The use of such devices spread initially as aristocratic Flemings spread into other areas, particularly in the role of castle builders. William of Normandy's invading army of 1066 included many knights from other parts of France than simply Normandy, and certainly included some Flemings – some from Flanders, but also at least two from families that had settled (as castle-builders) in Normandy. The use of heraldic devices among the "Normans" of England and the parts of Wales, Scotland and Ireland that fell under Norman influence spread gradually as the usefulness of these devices became apparent, and also became associated with the new ruling class in the British Isles. Contacts with family on the Continent were maintained, and heraldic usage re-crossed the Channel in this fashion.
The phenomenon of the Crusades may or may not have originated among armigerous families, but service in the Holy Land appears to have been an incentive towards the adoption of coat-armour. The preponderance of heraldic lions in countries far from the natural range of these beasts is almost certainly a product of personal experience (or at least the telling of tales about) real lions, which were still to be found in certain parts of the Levant. Their symbolic significance no doubt hastened their adoption in heraldic devices.

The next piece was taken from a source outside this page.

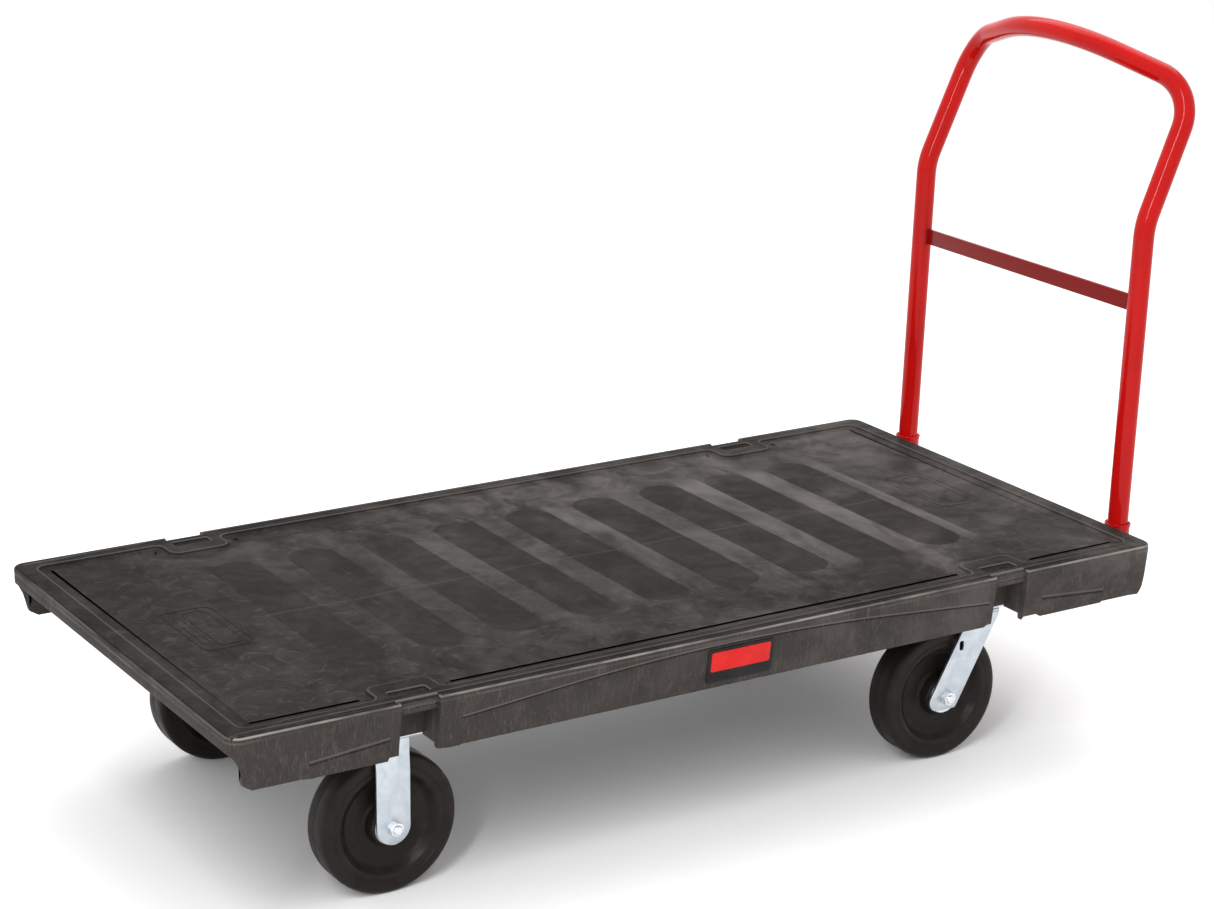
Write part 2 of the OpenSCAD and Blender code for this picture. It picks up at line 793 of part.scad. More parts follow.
module swivel_plate(side) {
    color([0.74, 0.78, 0.83]) at_kingpin(side) difference() {
        mount_plate();
        groove(race_r, upper_ball_z, ball_r + fit);
        translate([0, 0, plate_z - eps]) cylinder(r = kingpin_r, h = far);
    }
}

// Upright pin that the whole fork turns about, fixed in the mounting plate
module kingpin(side) {
    color([0.6, 0.61, 0.63]) at_kingpin(side)
        translate([0, 0, low_cup_z - low_cup_t - pin_nut_h - pin_end])
        cylinder(r = kingpin_r, h = mount_z - low_cup_z + low_cup_t + pin_nut_h + pin_end);
}

module kingpin_nut(side) {
    color([0.7, 0.71, 0.73]) at_kingpin(side) translate([0, 0, low_cup_z - low_cup_t - pin_nut_h])
        difference() {
            hex_bar(pin_nut_hex, pin_nut_h);
            translate([0, 0, -eps]) cylinder(r = kingpin_r, h = pin_nut_h + 2 * eps);
        }
}

// Ring of n balls of radius r about the kingpin
module balls(side, n, ring_r, z, r) {
    color([0.8, 0.8, 0.82]) at_kingpin(side) for (i = [1 : n])
        rotate(i * 360 / n) translate([ring_r, 0, z]) sphere(r = r);
}

// Cup under the fork's crown that the lower balls run in
module lower_race(side) {
    color([0.6, 0.61, 0.63]) at_kingpin(side) difference() {
        translate([0, 0, low_cup_z - low_cup_t]) ring(low_cup_r, kingpin_r, low_cup_t);
        groove(low_race_r, low_ball_z, low_ball_r);
    }
}

// Seal round the upper balls; it hangs from the mounting plate
module dust_ring(side) {
    color([0.12, 0.12, 0.12]) at_kingpin(side) translate([0, 0, yoke_z + yoke_t + face_gap])
        ring(dust_r, dust_r - dust_t, race_gap - face_gap);
}

// Fork of a swivelling caster; its legs lean so that the wheel trails behind the kingpin
module swivel_yoke(side) {
    top_x = -trail + (yoke_z - axle_z) * leg_slope;
    half = leg_w / 2 / cos(atan(leg_slope));
    low = axle_z - leg_below;
    low_x = -trail - half + (low - axle_z) * leg_slope;
    color([0.74, 0.78, 0.83]) at_kingpin(side) difference() {
        union() {
            translate([0, 0, yoke_z]) cylinder(r = crown_r, h = yoke_t);
            block(top_x, 0, 2 * half, 2 * outer_half, yoke_z, yoke_z + yoke_t);
            for (y = [-outer_half, inner_half]) side_view(y, y + leg_t)
                polygon(concat([[top_x + half, yoke_z + eps], [top_x - half, yoke_z + eps]],
                    arc(low_x + 1.7 * leg_foot_r, low + leg_foot_r, leg_foot_r, 180 - leg_angle, 270),
                    [[low_x + 2 * half, low]]));
        }
        translate([-trail, 0, axle_z]) along_y(-far / 2) cylinder(r = axle_d / 2, h = far);
        translate([0, 0, yoke_z - eps]) cylinder(r = kingpin_r + fit, h = far);
        groove(race_r, upper_ball_z, ball_r + fit);
        groove(low_race_r, low_ball_z, low_ball_r + fit);
        block(top_x - half + slot_in - slot_drop * leg_slope, 0, slot_w, far,
            yoke_z - slot_drop - slot_h / 2, yoke_z - slot_drop + slot_h / 2);
    }
}

// ---- The parts ----------------------------------------------------------

deck();
channel(left);  // channel_left
channel(right);  // channel_right
channel_screws();
side_plate(left);  // side_plate_left
side_plate(right);  // side_plate_right
side_inlay(left);  // side_inlay_left
side_inlay(right);  // side_inlay_right
handle_tube();
handle_crossbar();
handle_socket(left);  // handle_socket_left
handle_socket(right);  // handle_socket_right
socket_bolts();
caster_bolts();
threaded_inserts();
rigid_fork(left);  // rigid_fork_left
rigid_fork(right);  // rigid_fork_right
axle_bolt(-caster_x, left);  // rigid_axle_left
axle_bolt(-caster_x, right);  // rigid_axle_right
axle_nut(-caster_x, left);  // rigid_nut_left
axle_nut(-caster_x, right);  // rigid_nut_right
axle_sleeve(-caster_x, left);  // rigid_sleeve_left
axle_sleeve(-caster_x, right);  // rigid_sleeve_right
hub_washers(-caster_x, left);  // rigid_washers_left
hub_washers(-caster_x, right);  // rigid_washers_right
wheel(-caster_x, left);  // rigid_wheel_left
wheel(-caster_x, right);  // rigid_wheel_right
rollers(-caster_x, left);  // rigid_rollers_left
rollers(-caster_x, right);  // rigid_rollers_right
swivel_plate(left);  // swivel_plate_left
swivel_plate(right);  // swivel_plate_right
kingpin(left);  // kingpin_left
kingpin(right);  // kingpin_right
kingpin_nut(left);  // kingpin_nut_left
kingpin_nut(right);  // kingpin_nut_right
balls(left, ball_n, race_r, upper_ball_z, ball_r);  // upper_balls_left
balls(right, ball_n, race_r, upper_ball_z, ball_r);  // upper_balls_right
balls(left, low_ball_n, low_race_r, low_ball_z, low_ball_r);  // lower_balls_left
balls(right, low_ball_n, low_race_r, low_ball_z, low_ball_r);  // lower_balls_right
lower_race(left);  // lower_race_left
lower_race(right);  // lower_race_right
dust_ring(left);  // dust_ring_left
dust_ring(right);  // dust_ring_right
swivel_yoke(left);  // swivel_yoke_left
swivel_yoke(right);  // swivel_yoke_right
axle_bolt(caster_x - trail, left);  // swivel_axle_left
axle_bolt(caster_x - trail, right);  // swivel_axle_right
axle_nut(caster_x - trail, left);  // swivel_nut_left
axle_nut(caster_x - trail, right);  // swivel_nut_right
axle_sleeve(caster_x - trail, left);  // swivel_sleeve_left
axle_sleeve(caster_x - trail, right);  // swivel_sleeve_right
hub_washers(caster_x - trail, left);  // swivel_washers_left
hub_washers(caster_x - trail, right);  // swivel_washers_right
wheel(caster_x - trail, left);  // swivel_wheel_left
wheel(caster_x - trail, right);  // swivel_wheel_right
rollers(caster_x - trail, left);  // swivel_rollers_left
rollers(caster_x - trail, right);  // swivel_rollers_right
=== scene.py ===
# %% [markdown]
# # A platform truck around its CAD frame
# The CAD model already holds the real sizes and joints of this truck: a moulded plastic deck on
# four casters, with a bent tube handle at one end. Here each part that shows gets a finer surface
# and a finish of its own. The work goes from the outside in: camera and light first, then the
# helpers, then the deck, the handle, the casters, and last the small hardware.

# %% Load the frame
import json

import bpy
import bmesh
import numpy as np
from mathutils import Matrix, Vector
from mathutils.geometry import tessellate_polygon

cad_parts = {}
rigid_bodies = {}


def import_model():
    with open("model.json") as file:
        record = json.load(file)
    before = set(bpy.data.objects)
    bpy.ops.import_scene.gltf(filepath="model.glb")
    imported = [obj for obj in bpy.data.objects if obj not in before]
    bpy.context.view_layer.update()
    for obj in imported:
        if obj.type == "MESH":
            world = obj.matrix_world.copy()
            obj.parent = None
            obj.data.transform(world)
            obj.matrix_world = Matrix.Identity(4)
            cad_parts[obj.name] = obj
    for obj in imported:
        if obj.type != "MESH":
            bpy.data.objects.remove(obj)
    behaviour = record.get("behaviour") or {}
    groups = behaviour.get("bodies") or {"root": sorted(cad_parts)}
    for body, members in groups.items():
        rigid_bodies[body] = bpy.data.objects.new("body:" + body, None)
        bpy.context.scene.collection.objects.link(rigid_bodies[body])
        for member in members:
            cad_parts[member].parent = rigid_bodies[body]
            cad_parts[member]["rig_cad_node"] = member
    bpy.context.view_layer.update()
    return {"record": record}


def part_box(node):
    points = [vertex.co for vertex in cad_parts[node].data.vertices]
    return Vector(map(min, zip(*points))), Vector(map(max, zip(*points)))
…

A number of changes in European society seem to have accompanied the Crusades, and styles of artistic expression conducive to the preservation of heraldic evidence appear to have coincided with these. Thus it is seen that seals incorporating coat-armour become common, and many experts have argued from this premiss that because coats of arms only appear on seals from this period, they did not exist before.
Mike Oettle, 13 January 2002
The British convention regarding the colouring of animals' claws, especially
those of lions, uses the rule that the colouring of the claws need not be
mentioned unless it is different from the conventional. The convention is that
the claws are usually red, but that when either the lion or the field is red,
the claws then become blue. Since you have red in both the field of the arms of
England and the Scottish lion rampant, the claws of the three English lions
passant gardant and of the Scottish lion are all blue. Because this follows the
convention, the colour of the claws is not usually mentioned. This convention is
generally unknown outside Britain, but it is the reason you will rarely find the
colour of the claws mentioned in English-language blazon.

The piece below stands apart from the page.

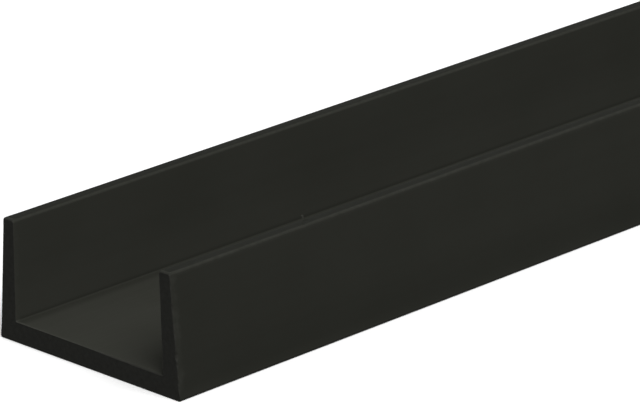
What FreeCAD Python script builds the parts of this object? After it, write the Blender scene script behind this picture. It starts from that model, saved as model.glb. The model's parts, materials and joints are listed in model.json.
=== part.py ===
"""A straight stick of rigid PVC U-channel, sawn square at both ends.

One extruded piece: a flat web with a flange along each side. Each flange is
thicker at its root than at its tip, and its outer face leans in towards the
tip. The stick lies on its web with the open side up. The origin is the middle
of the underside, +X runs along the stick and +Z points out of the open side.
"""
import FreeCAD, Part
import math
import os

# Overall sizes, in millimetres.
LENGTH = 914.4                # 36 in stick
BASE_WIDTH = 38.1             # 1-1/2 in, across the underside
DEPTH = 19.05                 # 3/4 in, underside to flange tip

# Walls.
WEB_THICKNESS = 3.2
FLANGE_ROOT_THICKNESS = 3.2   # where the inner face meets the web
FLANGE_TIP_THICKNESS = 2.2    # across the tip
TIP_LEAN_IN = 1.5             # how far the outer face has come in at the tip

# Edges that run the length of the stick.
BASE_EDGE_RADIUS = 0.3        # underside to outer face
TIP_OUTER_RADIUS = 0.35       # outer face to tip
TIP_INNER_RADIUS = 0.45       # tip to inner face
ROOT_FILLET_RADIUS = 0.2      # inner face to web


def flange_corners():
    """Corners of the section's right half as (y, z, radius), from the underside up and over the tip."""
    half_width = BASE_WIDTH / 2
    tip_outer = half_width - TIP_LEAN_IN
    lean_at_web = TIP_LEAN_IN * WEB_THICKNESS / DEPTH
    root_inner = half_width - lean_at_web - FLANGE_ROOT_THICKNESS
    return [
        (half_width, 0, BASE_EDGE_RADIUS),
        (tip_outer, DEPTH, TIP_OUTER_RADIUS),
        (tip_outer - FLANGE_TIP_THICKNESS, DEPTH, TIP_INNER_RADIUS),
        (root_inner, WEB_THICKNESS, ROOT_FILLET_RADIUS),
    ]


def section_corners():
    """Every corner of the section in order, the left half mirroring the right."""
    right = flange_corners()
    left = [(-y, z, radius) for y, z, radius in reversed(right)]
    return right + left


def corner_arc(before, corner, after, radius):
    """The arc of the given radius that rounds a corner between its two neighbours."""
    to_before = (before - corner).normalize()
    to_after = (after - corner).normalize()
    half_angle = to_before.getAngle(to_after) / 2
    setback = radius / math.tan(half_angle)
    bisector = (to_before + to_after).normalize()
    start = corner + to_before * setback
    middle = corner + bisector * (radius / math.sin(half_angle) - radius)
    end = corner + to_after * setback
    return Part.Arc(start, middle, end)


def section_wire(x):
    """The closed outline of the section, standing across the stick at x."""
    corners = section_corners()
    points = [FreeCAD.Vector(x, y, z) for y, z, radius in corners]
    arcs = []
    for index, (y, z, radius) in enumerate(corners):
        after = points[(index + 1) % len(points)]
        arcs.append(corner_arc(points[index - 1], points[index], after, radius))
    edges = []
    for index, arc in enumerate(arcs):
        edges.append(Part.LineSegment(arcs[index - 1].EndPoint, arc.StartPoint).toShape())
        edges.append(arc.toShape())
    return Part.Wire(edges)


def make_channel():
    """The whole stick: the section carried straight from one sawn end to the other."""
    sawn_end = Part.Face(section_wire(-LENGTH / 2))
    return sawn_end.extrude(FreeCAD.Vector(LENGTH, 0, 0))


os.makedirs("parts", exist_ok=True)
make_channel().exportStep("parts/u_channel.step")
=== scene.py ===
import json
import math

import bpy
from mathutils import Matrix, Vector, noise


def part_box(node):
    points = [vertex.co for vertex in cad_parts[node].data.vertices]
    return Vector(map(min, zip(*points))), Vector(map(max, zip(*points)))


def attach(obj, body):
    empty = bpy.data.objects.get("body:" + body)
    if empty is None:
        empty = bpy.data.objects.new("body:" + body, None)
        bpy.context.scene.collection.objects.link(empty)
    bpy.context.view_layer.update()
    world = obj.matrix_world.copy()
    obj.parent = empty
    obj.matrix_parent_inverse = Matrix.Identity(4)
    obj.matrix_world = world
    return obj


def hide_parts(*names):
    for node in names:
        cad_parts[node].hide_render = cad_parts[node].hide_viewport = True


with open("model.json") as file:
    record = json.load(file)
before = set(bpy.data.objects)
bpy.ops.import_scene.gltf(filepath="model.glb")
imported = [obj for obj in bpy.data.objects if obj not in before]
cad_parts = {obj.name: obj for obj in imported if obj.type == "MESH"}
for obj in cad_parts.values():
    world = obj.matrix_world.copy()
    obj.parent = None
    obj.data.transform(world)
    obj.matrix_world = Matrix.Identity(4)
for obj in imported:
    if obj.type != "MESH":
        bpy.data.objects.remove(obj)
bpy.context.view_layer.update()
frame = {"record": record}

# A stick of black rigid PVC U-channel on a plain white floor. The CAD frame holds the exact section.
# The stick built here has the same section, with the cut ends, edges and surface of real sawn stock.
# A point of the section is a 2D vector, across and up. An x by itself is a place along the stick.

MM = 0.001
NODE = "u_channel"
BODY = "root"

stick_low, stick_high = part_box(NODE)
LENGTH = stick_high.x - stick_low.x
DEPTH = stick_high.z - stick_low.z
FLOOR_OF_WEB = next(m for m in frame["record"]["mounts"] if m["name"] == "web_floor")["pos_m"][2]

# The section, as the CAD part has it.
BASE_WIDTH = 38.1 * MM
TIP_LEAN_IN = 1.5 * MM
FLANGE_ROOT_THICKNESS = 3.2 * MM
FLANGE_TIP_THICKNESS = 2.2 * MM
BASE_EDGE_RADIUS = 0.3 * MM
TIP_OUTER_RADIUS = 0.35 * MM
TIP_INNER_RADIUS = 0.45 * MM
ROOT_FILLET_RADIUS = 0.2 * MM

# Worked out from it, on the right-hand side: the tip's outer corner, and the corner at the channel's root.
HALF_WIDTH = BASE_WIDTH / 2
TIP_X = HALF_WIDTH - TIP_LEAN_IN
ROOT_X = HALF_WIDTH - TIP_LEAN_IN * FLOOR_OF_WEB / DEPTH - FLANGE_ROOT_THICKNESS

# How finely the section is divided.
TIP_STEPS = 8
WALL_STEPS = 30
CORNER_STEPS = 8
FILLET_STEPS = 3 * CORNER_STEPS    # faces the base's rounded edge and the straight runs either side of it
WEB_STEPS = 24
ACROSS_STEPS = 8

# The sawn ends.
CRISP_BREAK = 0.07 * MM       # how far the edge round each cut is broken where it is still crisp
WORN_BREAK = 0.42 * MM        # how much further it is broken where it has been knocked
WORST_WEAR = 1.3              # the most of that any place has
LESS_AT_TIPS = 0.45           # keeps the broken edge within the radii of the tips' edges
CUT_ROUND_STEPS = 5
CUT_DEPTH_BACK = 0.03 * MM    # the cut face lies this far inside the stick's full length
SAW_BITE = 0.03 * MM          # how deep the blade's arcs are on average
LIP_HEIGHT = 0.07 * MM        # plastic pushed up beside the cut
RUB_AND_HIGHLIGHT_REACH = 1.4 * MM        # how far the rubbed band beside the cut, partly a painted highlight, runs along the faces
BLADE_CENTRE = (-70 * MM, -95 * MM)    # the middle of the blade's arcs, across and up

# A knock across one flange's tip, near one end.
NICK_FROM_END = 26.9 * MM
NICK_DEPTH = 0.06 * MM
NICK_HALF_WIDTH = 0.55 * MM
SHAVING_LENGTH = 1.9 * MM     # the sliver the knock left hanging off the tip's inner edge

# The extruded skin, and the light and shade painted on its colour.
SAG_DEPTH = 0.015 * MM        # how far its faces sink on average
PAINTED_EDGE_HIGHLIGHT = 0.55          # painted highlight along the tips' long edges
PAINTED_TONE_OUTSIDE = 0.55           # its painted tone outside, where 0 is the skin in painted shade and 1 the skin in painted light
PAINTED_LIGHT_INSIDE = 0.22           # painted light added to that inside the channel
PAINTED_LIGHT_LOW_INSIDE = 0.14       # more painted light low down on the flanges' inner faces
PAINTED_SHADE_LOW_OUTSIDE = 0.1      # painted shade low down on their outer faces
PAINTED_SHADE_AT_ROOTS = 0.3             # painted shade round the channel's root corners
# The shaving's painted tone, on the same scale from painted shade to painted light.
SHAVING_PAINTED_TONE = 0.45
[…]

Mike Oettle, 6 January 2004
From a booklet by J P Brooke-Little, Norroy and Ulster King of Arms (1981) entitled "Royal Heraldry: Beasts and Badges of Britain", and published by Pilgrim Press.
"During the second half of the 15th century artists and seal engravers began to augment coats of arms by placing two
creatures on either side of the shield. At first these seem to have been chosen capriciously and were not regarded as an integral part of the coat of arms. However, as they increased in popularity and as they literally supported the shield, the heralds began to take notice of them and eventually formulated rules for their control and inheritance.

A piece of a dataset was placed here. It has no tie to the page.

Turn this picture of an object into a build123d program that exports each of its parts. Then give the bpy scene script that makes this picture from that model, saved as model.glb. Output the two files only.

"It is both difficult and dangerous to make sweeping generalisations about the use of supporters, but it is fair to say that during the 15th century they were sometimes used but not taken too seriously. They consisted of favourite beasts and badges put to a new and attractive use. It was left to the Tudor heralds, emancipated from the blood bath of civil strife, peacefully to rationalise their use and bring them within the confines of strict armorial practice.
"It must here be appreciated that quite apart from formal armorial bearings, that is shield of arms, crest and later supporters, the greater nobility freely used armorial devices as motifs in decoration and as badges with which they marked their property and retainers. Such use was often free and fantastical, but it was as much part of the mediæval scene as the masque, miracle play, fair or tournament. It is therefore difficult to draw the line between an artistic embellishment and a truly armorial supporter.
"An heraldic antelope and a swan have been attributed to Henry IV and an antelope and a lion to him and his son Henry V. Antelopes, lions and panthers have all been associated with Henry VI. To Edward IV are accorded two white lions, a lion and a hart and a lion and a black bull. Richard III has two white boars, and a lion and a boar. It is not until the reign of Henry VII that there is good contemporary evidence for the more or less consistent use of supporters by the sovereign, although the actual beasts vary. Henry VII's grandfather, Owen Tudor, used a red dragon garnished with gold as a badge, claiming descent from Cadwalader, the last native ruler of Britain, to whom a dragon was attributed. It is not surprising, therefore, to find that Henry greatly favoured this beast. He used it as a badge and also as a supporter to his arms: he even created a new pursuivant (the junior rank of herald) whom he named Rouge Dragon. Henry used the dragon as his dexter supporter in conjunction with a greyhound. He also used two greyhounds, witness the representation of his arms at the Bishop's Palace, Exeter.
"The greyhound was a popular badge of the Lancastrian kings and when Henry VI created his half-brother Edmund Tudor, Earl of Richmond, he also assigned him a white greyhound badge as a supporter. It is not surprising that Henry should have attached especial importance to this royal beast, which he would have inherited from his father, for it symbolised, and perhaps in his eyes made more substantial, his tenuous links with the house of Lancaster.
"King Henry VIII, like his father, did not just use two supporters. He rang the changes but generally favoured the crowned golden lion as his dexter and the red dragon as his sinister supporter, which is probably why King Edward VI, Queen Mary I and Queen Elizabeth I, who made the dragon gold, all used these supporters: except that Mary, when her arms conjoined to those of King Philip gave her husband his black eagle in place of her dragon.
"In 1603 James VI of Scotland came to the throne as James I of England. As king of Scots his arms were supported by two silver unicorns with golden horns, manes, beards, tufts and hooves. About the neck of each was a golden circlet like that in the royal crown and attached to this was a gold chain reflexed over the monster's back. King James kept the English lion supporter but banished the red dragon in favour of one of his Scottish unicorns. The lion and the unicorn have been the royal supporters ever since."